Wie sich die International Socialist Tendency (IST) zu diesem Bruch verhalten wird, ist bisher noch unklar. Von der Socialist Workers Party (SWP) in Großbritannien, der führenden Sektion der IST, gibt es bisher noch keine Stellungnahme. Aber zumindest die ägyptische Sektion, die „International Socialists of Egypt“, hat das Statement auf englisch auf ihrer Webseite veröffentlicht.

Interessant wird auch das zukünftige Verhältnis der Revolutionären Linken zur PRO-Fraktion. Bisher hat PRO öffentlich noch keine Stellung zum Ausschluss ihrer Genoss:innen bezogen. Ob dies überhaupt geschehen wird, ist unklar. PRO hat über dies offenbar auch noch keine praktischen Konsequenzen aus dem Ausschluss gezogen.
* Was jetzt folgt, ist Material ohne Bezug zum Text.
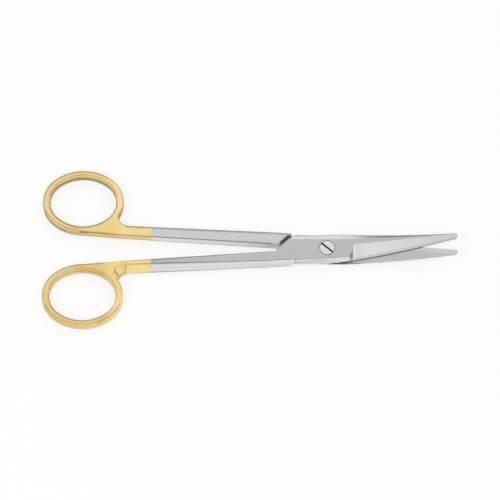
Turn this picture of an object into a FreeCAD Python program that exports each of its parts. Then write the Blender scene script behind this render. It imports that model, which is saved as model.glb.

Weder sind sie solidarisch mit ausgetreten, noch haben sie ihre verbliebenen Posten im Koordinierungskreis aufgegeben. Möglicherweise gibt es noch Kräfte in PRO, die sich ausrechnen, man könne eine zweite Spaltung noch abwenden. Wenn es PRO aber mit ihrem Ruf nach einer revolutionären Organisation ernst meint, dann kann dies niemals im Bund mit „Ringo“ geschehen.

Alles Weitere wird sich zeigen, wenn der außerordentliche Kongress Mitte Oktober Fakten geschaffen hat. Das Experiment Marx21 ist jedenfalls gescheitert und das auch nach seinen eigenen Maßstäben.

Fußnoten

1. Lenin: Werke, Bd. 8, S.405.
2. Siehe hierfür die Artikelreihe: Strittige Fragen. Die legale Partei und die Marxisten, in: Lenin: Werke Bd. 19, S.133-154.